Esta semana mi sobrino de casi seis años fue consciente de que en el mundo había niños que no tenían qué comer ni casa en dónde vivir.
Mi hermana nos llamó para ver si nosotros podíamos consolarlo, pues mi sobrino lloraba con demasiado dolor; en verdad le estaba doliendo esa realidad que se vive en el mundo.
Por mi parte no tuve palabras de consuelo, solo me quedé pensando que él estaba bien: lo normal es que nos duela esa realidad, lo normal sería llorar y sentir rabia de lo que está pasando en nuestro planeta.

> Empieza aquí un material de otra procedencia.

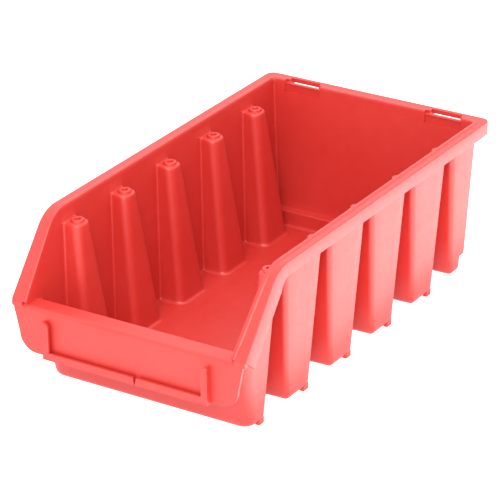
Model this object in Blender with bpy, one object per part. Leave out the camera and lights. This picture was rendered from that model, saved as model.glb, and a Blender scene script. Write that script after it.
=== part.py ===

Nos debería dolor a todos nosotros esa realidad porque si nos doliera, si no nos enseñarán a normalizarlo, entonces quizás habría políticos más justos y más humanos, empresarios menos corruptos, sistemas de salud más accesibles y para no hacer el cuento largo, habría más igualdad en el mundo.
Si en el trayecto de crecer no perdiéramos ese sentimiento de dolor que tuvo mi sobrino al ver las injusticias a las que se enfrentan niños de su edad, entonces tendríamos otro mundo.
Conforme crecemos lo vamos normalizando con un “así nos tocó” con un “es lo que hay” con un “no es mi problema” y la realidad es que esa normalización del mal, de lo incorrecto, de lo inmoral, de lo ilegal, nos está volviendo menos humanos y más monstruos.
Si no empezamos a actuar ya y dejar que nos duelan las injusticias y hacer algo al respecto, entonces sí estamos destinados al fracaso como humanidad y aunque a veces lo decimos de broma, pero si merecemos que nos caiga ese meteorito y todo vuelva a empezar.
Y ese nuevo comienzo sería así como los niños que no tienen maldad y les duele la realidad y son incapaces de hacerse de la vista gorda, ojalá tuviéramos un mundo en donde conserváramos esa bondad y nadie ni nada, ni el poder, ni el dinero, nos la pudieran robar.